* **TASK STATEMENT**
From the listing that follows, extract every line and set it down unaltered.

[start GIVEN DATA]

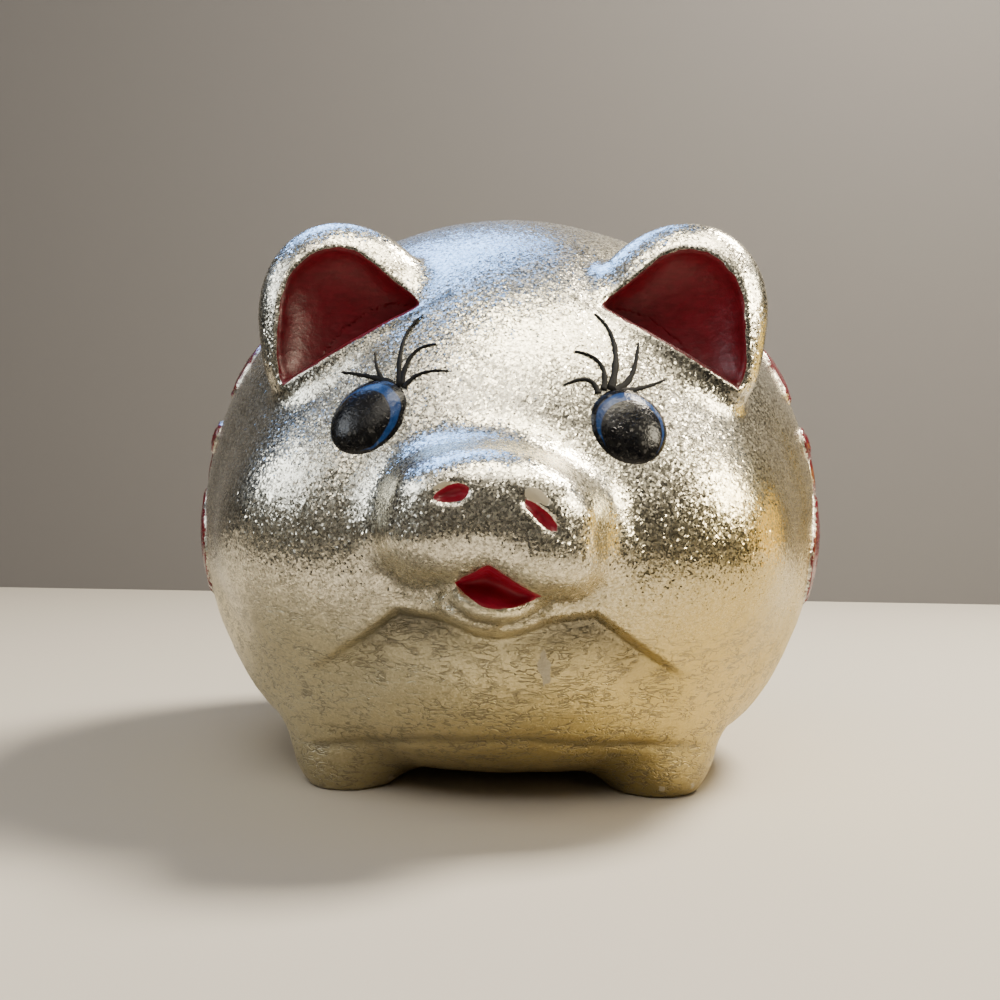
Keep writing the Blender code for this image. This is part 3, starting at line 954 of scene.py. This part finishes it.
def eye_paint():
    """Black outline and pupil and a blue iris, painted glossy over the glitter."""
    g = Paint("eye_paint")
    iris = g.ramp(g.mark("iris"), -0.10, 0.10)
    pupil = g.ramp(g.mark("pupil"), -0.10, 0.10)
    cloud = g.noise(0.9, 4.0, 0.6)
    specks = g.cells(2.6)
    split = g.parts(specks)
    dust = g.math("GREATER_THAN", split["Red"], 0.86)
    worn = g.times(dust, g.ramp(cloud, 0.45, 0.75))
    blue = g.mix(g.ramp(cloud, 0.3, 0.75), rgb(0.008, 0.040, 0.16), rgb(0.018, 0.075, 0.25))
    black = g.mix(g.ramp(cloud, 0.35, 0.8), rgb(0.004, 0.004, 0.005), rgb(0.013, 0.013, 0.012))
    colour = g.mix(iris, black, blue)
    colour = g.mix(pupil, colour, black)
    colour = g.mix(g.times(worn, 0.35), colour, rgb(0.20, 0.19, 0.17))
    height = g.plus(g.noise(1.7, 3.0, 0.6), g.times(split["Green"], 0.5))
    rough = g.ramp(cloud, 0.3, 0.75, 0.13, 0.24)
    rough = g.mix_number(worn, rough, 0.5)
    g.set(Base_Color=colour, Roughness=rough, Normal=g.bump(height, 0.00012, 0.7),
          Specular_IOR_Level=0.24)
    return g.material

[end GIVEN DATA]

* **REPLY**
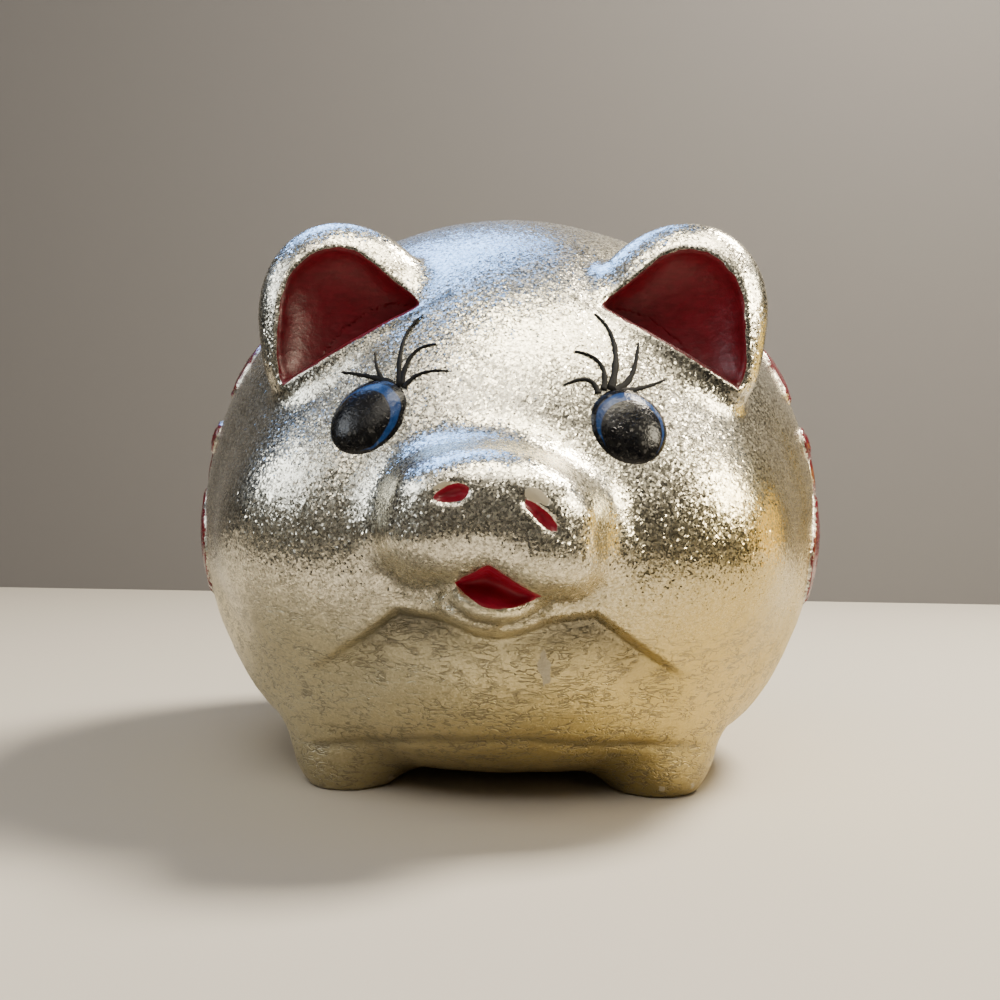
Keep writing the Blender code for this image. This is part 3, starting at line 954 of scene.py. This part finishes it.
def eye_paint():
    """Black outline and pupil and a blue iris, painted glossy over the glitter."""
    g = Paint("eye_paint")
    iris = g.ramp(g.mark("iris"), -0.10, 0.10)
    pupil = g.ramp(g.mark("pupil"), -0.10, 0.10)
    cloud = g.noise(0.9, 4.0, 0.6)
    specks = g.cells(2.6)
    split = g.parts(specks)
    dust = g.math("GREATER_THAN", split["Red"], 0.86)
    worn = g.times(dust, g.ramp(cloud, 0.45, 0.75))
    blue = g.mix(g.ramp(cloud, 0.3, 0.75), rgb(0.008, 0.040, 0.16), rgb(0.018, 0.075, 0.25))
    black = g.mix(g.ramp(cloud, 0.35, 0.8), rgb(0.004, 0.004, 0.005), rgb(0.013, 0.013, 0.012))
    colour = g.mix(iris, black, blue)
    colour = g.mix(pupil, colour, black)
    colour = g.mix(g.times(worn, 0.35), colour, rgb(0.20, 0.19, 0.17))
    height = g.plus(g.noise(1.7, 3.0, 0.6), g.times(split["Green"], 0.5))
    rough = g.ramp(cloud, 0.3, 0.75, 0.13, 0.24)
    rough = g.mix_number(worn, rough, 0.5)
    g.set(Base_Color=colour, Roughness=rough, Normal=g.bump(height, 0.00012, 0.7),
          Specular_IOR_Level=0.24)
    return g.material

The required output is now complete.